>> START MATERIAL SUPPLIED

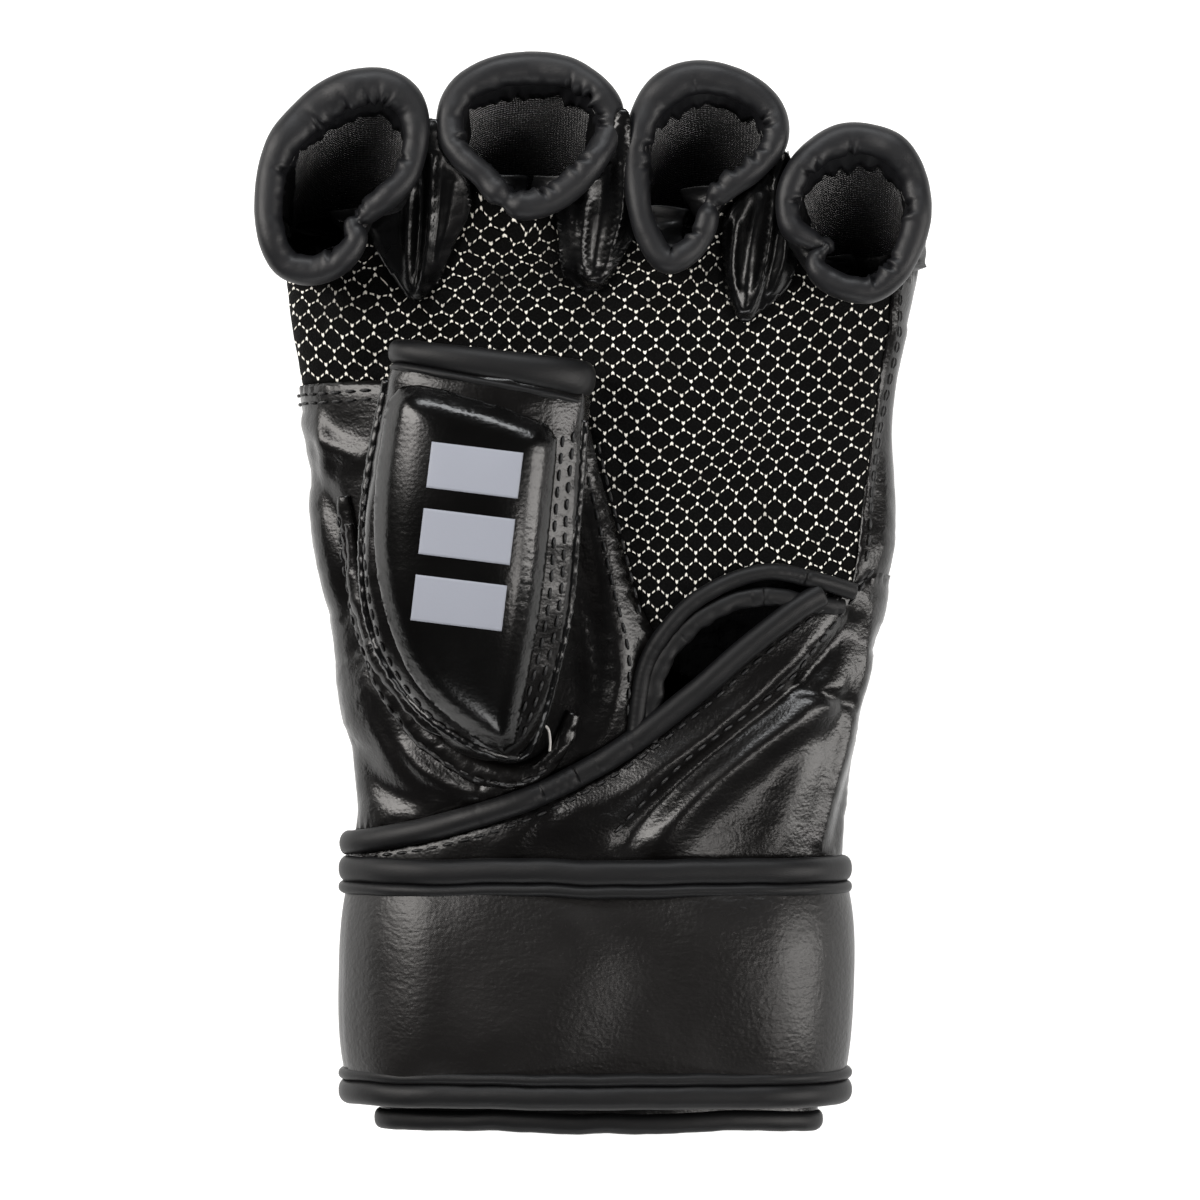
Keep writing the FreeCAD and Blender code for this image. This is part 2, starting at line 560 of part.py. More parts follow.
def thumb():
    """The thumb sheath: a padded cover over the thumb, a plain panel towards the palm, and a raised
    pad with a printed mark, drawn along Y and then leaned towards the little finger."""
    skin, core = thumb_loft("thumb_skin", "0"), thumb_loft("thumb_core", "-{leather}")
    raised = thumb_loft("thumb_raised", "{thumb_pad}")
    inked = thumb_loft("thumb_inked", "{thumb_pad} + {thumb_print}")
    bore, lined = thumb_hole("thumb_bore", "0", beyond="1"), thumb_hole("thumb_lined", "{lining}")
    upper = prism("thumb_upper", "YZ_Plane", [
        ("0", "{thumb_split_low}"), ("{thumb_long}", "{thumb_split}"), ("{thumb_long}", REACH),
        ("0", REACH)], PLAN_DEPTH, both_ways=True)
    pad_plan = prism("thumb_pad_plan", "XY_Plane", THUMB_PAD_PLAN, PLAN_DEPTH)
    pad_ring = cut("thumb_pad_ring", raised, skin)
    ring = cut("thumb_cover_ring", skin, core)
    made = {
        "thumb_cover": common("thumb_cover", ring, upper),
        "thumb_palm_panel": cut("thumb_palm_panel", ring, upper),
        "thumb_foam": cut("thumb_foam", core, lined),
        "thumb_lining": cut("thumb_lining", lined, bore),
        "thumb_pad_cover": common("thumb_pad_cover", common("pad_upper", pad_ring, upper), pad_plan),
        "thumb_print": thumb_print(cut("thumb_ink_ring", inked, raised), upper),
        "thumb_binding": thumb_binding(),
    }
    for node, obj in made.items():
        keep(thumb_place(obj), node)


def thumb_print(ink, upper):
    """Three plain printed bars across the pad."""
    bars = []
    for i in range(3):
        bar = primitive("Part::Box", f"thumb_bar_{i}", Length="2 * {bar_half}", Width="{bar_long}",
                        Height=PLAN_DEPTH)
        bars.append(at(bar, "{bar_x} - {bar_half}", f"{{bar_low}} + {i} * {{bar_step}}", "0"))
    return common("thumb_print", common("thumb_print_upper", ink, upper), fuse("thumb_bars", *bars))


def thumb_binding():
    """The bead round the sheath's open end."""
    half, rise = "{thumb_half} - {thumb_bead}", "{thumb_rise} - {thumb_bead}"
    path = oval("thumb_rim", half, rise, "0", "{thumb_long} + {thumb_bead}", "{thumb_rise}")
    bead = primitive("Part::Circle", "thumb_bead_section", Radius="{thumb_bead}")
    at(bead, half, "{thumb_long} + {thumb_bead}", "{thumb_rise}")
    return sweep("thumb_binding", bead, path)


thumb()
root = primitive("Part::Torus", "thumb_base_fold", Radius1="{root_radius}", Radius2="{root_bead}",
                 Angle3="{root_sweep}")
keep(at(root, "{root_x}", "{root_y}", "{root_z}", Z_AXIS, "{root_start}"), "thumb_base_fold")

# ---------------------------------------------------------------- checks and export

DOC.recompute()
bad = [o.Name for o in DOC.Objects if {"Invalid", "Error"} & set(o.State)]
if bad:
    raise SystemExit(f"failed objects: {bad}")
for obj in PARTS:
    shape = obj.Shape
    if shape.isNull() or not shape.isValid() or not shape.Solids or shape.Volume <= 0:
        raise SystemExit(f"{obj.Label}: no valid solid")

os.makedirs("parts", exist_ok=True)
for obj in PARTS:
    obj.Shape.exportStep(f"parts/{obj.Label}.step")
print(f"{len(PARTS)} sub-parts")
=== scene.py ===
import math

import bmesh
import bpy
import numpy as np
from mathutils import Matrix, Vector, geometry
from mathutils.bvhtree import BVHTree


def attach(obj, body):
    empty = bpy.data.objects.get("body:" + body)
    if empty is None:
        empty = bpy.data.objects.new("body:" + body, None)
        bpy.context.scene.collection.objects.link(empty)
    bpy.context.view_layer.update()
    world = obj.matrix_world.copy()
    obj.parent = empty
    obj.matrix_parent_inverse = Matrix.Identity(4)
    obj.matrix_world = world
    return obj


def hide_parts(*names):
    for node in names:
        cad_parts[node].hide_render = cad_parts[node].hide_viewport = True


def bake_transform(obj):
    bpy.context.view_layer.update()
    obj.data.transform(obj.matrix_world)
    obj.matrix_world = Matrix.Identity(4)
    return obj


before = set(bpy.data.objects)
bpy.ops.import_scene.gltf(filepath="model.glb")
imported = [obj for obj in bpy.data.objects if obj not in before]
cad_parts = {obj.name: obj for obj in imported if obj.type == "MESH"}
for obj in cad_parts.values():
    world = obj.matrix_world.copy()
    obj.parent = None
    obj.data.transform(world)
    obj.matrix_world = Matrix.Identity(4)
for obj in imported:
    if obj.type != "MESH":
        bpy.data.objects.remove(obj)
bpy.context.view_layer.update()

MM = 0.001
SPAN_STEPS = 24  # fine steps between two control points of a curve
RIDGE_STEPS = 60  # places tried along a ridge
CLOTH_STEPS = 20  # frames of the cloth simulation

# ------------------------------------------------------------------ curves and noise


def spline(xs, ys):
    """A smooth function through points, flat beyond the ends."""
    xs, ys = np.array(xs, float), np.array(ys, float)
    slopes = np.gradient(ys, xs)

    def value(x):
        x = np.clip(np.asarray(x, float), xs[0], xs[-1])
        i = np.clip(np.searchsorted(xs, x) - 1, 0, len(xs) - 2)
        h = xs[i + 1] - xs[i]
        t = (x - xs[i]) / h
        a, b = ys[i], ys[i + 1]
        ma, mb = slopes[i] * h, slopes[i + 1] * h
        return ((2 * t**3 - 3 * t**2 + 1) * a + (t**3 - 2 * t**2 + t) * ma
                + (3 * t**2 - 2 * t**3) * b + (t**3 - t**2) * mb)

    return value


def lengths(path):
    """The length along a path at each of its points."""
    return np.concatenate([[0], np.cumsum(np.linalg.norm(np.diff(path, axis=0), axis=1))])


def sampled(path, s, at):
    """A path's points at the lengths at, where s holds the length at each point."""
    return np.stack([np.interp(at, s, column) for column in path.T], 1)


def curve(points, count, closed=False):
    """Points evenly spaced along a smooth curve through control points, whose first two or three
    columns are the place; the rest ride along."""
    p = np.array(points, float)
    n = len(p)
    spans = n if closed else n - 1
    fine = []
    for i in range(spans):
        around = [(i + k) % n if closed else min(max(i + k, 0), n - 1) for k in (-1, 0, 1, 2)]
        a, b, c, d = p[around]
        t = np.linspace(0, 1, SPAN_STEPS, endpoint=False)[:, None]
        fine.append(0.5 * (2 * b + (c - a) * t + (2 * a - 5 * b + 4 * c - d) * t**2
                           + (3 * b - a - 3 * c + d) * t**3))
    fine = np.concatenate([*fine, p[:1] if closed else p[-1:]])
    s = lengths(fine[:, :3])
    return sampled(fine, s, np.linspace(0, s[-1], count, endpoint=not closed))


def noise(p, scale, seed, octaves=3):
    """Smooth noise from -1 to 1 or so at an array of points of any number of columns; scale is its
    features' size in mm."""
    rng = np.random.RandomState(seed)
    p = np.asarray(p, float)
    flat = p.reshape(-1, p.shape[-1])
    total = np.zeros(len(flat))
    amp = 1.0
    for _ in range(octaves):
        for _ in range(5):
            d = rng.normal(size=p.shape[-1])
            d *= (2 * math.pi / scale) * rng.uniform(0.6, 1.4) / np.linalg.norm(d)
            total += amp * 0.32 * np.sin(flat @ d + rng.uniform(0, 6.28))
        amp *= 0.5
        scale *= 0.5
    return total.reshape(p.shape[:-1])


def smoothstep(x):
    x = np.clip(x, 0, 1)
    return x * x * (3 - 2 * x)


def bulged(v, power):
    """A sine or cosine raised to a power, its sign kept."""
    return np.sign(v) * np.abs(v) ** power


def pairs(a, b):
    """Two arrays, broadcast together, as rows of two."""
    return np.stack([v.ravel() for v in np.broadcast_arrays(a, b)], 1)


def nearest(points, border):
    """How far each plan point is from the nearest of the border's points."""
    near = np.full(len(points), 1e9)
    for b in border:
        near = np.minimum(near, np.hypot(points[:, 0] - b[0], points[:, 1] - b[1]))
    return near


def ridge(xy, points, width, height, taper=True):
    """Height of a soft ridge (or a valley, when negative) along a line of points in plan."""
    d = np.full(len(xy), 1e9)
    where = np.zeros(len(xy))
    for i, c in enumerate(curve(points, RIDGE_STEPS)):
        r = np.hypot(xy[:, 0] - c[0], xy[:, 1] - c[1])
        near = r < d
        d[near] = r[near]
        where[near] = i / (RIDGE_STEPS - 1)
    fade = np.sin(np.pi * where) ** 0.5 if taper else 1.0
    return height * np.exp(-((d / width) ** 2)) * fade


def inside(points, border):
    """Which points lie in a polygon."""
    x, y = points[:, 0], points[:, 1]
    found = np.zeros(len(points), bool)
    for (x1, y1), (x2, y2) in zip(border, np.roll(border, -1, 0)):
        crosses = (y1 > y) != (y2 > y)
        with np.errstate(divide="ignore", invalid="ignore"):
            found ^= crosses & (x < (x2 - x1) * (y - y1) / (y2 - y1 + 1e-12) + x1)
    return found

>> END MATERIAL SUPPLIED
>> START MATERIAL SUPPLIED

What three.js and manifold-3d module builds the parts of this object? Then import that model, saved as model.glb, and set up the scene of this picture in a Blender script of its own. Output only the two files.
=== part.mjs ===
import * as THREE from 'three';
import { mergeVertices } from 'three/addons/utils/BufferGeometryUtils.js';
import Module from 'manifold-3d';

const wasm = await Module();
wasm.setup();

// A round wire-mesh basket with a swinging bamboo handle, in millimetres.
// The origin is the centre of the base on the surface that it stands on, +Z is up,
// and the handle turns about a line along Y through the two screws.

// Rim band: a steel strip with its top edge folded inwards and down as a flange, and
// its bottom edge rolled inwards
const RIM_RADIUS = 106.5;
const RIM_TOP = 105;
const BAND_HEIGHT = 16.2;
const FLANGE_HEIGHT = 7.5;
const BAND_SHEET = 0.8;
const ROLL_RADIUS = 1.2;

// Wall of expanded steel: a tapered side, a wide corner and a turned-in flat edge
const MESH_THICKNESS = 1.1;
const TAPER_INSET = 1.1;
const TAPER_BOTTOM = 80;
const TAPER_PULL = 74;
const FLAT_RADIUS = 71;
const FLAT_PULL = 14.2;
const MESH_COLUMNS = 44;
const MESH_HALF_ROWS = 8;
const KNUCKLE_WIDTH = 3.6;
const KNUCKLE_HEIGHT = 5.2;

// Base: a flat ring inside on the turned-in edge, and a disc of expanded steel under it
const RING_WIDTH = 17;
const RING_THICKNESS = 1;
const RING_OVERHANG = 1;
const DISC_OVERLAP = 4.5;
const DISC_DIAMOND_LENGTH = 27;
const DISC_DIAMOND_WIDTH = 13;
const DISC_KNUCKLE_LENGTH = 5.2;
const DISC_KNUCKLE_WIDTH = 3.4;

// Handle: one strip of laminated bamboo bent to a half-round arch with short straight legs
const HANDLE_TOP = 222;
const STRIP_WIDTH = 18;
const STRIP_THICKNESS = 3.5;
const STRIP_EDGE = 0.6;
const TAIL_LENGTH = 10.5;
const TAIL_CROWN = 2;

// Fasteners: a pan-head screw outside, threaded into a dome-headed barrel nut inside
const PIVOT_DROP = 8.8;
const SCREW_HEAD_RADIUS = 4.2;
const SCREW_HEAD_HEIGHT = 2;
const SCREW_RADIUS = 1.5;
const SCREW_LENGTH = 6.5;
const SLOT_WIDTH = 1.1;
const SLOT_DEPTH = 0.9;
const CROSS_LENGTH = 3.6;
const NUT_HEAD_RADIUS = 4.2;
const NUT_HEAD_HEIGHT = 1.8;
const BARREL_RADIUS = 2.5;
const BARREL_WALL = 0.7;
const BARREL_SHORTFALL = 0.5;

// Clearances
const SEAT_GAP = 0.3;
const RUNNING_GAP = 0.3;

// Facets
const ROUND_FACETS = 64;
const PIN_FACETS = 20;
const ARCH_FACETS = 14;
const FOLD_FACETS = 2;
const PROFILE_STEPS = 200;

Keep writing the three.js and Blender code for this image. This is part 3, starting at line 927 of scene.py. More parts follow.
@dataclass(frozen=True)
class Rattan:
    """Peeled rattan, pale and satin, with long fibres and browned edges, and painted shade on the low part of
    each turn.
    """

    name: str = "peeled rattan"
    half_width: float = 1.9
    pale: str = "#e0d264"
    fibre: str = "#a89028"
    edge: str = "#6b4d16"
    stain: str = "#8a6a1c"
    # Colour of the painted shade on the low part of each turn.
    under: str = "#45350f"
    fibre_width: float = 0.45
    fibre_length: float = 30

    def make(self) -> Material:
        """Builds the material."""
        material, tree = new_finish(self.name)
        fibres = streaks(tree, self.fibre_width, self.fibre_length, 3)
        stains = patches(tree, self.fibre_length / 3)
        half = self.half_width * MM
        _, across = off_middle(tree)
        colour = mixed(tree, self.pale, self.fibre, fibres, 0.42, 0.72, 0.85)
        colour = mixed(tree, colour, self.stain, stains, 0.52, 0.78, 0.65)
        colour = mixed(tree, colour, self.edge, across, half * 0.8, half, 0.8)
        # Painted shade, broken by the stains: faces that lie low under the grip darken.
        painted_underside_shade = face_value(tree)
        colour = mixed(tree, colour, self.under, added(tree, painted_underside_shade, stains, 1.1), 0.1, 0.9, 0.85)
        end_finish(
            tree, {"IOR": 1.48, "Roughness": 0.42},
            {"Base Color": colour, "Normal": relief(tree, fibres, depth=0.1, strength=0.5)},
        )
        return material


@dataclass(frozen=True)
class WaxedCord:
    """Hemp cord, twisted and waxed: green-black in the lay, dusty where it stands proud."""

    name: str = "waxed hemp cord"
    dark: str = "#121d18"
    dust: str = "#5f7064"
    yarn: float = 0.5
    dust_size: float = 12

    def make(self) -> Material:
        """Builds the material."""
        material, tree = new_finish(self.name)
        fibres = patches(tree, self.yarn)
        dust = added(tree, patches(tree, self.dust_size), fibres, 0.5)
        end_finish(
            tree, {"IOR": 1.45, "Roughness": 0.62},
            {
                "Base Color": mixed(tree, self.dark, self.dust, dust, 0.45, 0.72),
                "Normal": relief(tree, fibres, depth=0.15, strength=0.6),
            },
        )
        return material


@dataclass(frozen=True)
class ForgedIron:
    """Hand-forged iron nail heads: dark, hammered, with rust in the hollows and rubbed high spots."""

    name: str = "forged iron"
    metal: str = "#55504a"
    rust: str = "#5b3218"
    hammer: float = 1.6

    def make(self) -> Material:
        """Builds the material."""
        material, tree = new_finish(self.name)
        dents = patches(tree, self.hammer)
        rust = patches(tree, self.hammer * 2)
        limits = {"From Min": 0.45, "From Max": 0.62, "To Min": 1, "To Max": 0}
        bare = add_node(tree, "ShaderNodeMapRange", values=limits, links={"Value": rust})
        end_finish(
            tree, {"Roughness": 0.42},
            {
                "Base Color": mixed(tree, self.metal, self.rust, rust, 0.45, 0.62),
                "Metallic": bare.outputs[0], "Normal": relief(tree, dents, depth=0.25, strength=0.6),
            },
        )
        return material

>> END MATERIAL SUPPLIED
>> START MATERIAL SUPPLIED

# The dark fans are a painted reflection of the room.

>> END MATERIAL SUPPLIED

→ **WHAT YOU WILL DO**
Each line from the one containing "checks and export" through the one containing "imported = [obj" must be retyped exactly, the first and last of these included.

→ **EXERCISE OUTPUT**
# ---------------------------------------------------------------- checks and export

DOC.recompute()
bad = [o.Name for o in DOC.Objects if {"Invalid", "Error"} & set(o.State)]
if bad:
    raise SystemExit(f"failed objects: {bad}")
for obj in PARTS:
    shape = obj.Shape
    if shape.isNull() or not shape.isValid() or not shape.Solids or shape.Volume <= 0:
        raise SystemExit(f"{obj.Label}: no valid solid")

os.makedirs("parts", exist_ok=True)
for obj in PARTS:
    obj.Shape.exportStep(f"parts/{obj.Label}.step")
print(f"{len(PARTS)} sub-parts")
=== scene.py ===
import math

import bmesh
import bpy
import numpy as np
from mathutils import Matrix, Vector, geometry
from mathutils.bvhtree import BVHTree


def attach(obj, body):
    empty = bpy.data.objects.get("body:" + body)
    if empty is None:
        empty = bpy.data.objects.new("body:" + body, None)
        bpy.context.scene.collection.objects.link(empty)
    bpy.context.view_layer.update()
    world = obj.matrix_world.copy()
    obj.parent = empty
    obj.matrix_parent_inverse = Matrix.Identity(4)
    obj.matrix_world = world
    return obj


def hide_parts(*names):
    for node in names:
        cad_parts[node].hide_render = cad_parts[node].hide_viewport = True


def bake_transform(obj):
    bpy.context.view_layer.update()
    obj.data.transform(obj.matrix_world)
    obj.matrix_world = Matrix.Identity(4)
    return obj


before = set(bpy.data.objects)
bpy.ops.import_scene.gltf(filepath="model.glb")
imported = [obj for obj in bpy.data.objects if obj not in before]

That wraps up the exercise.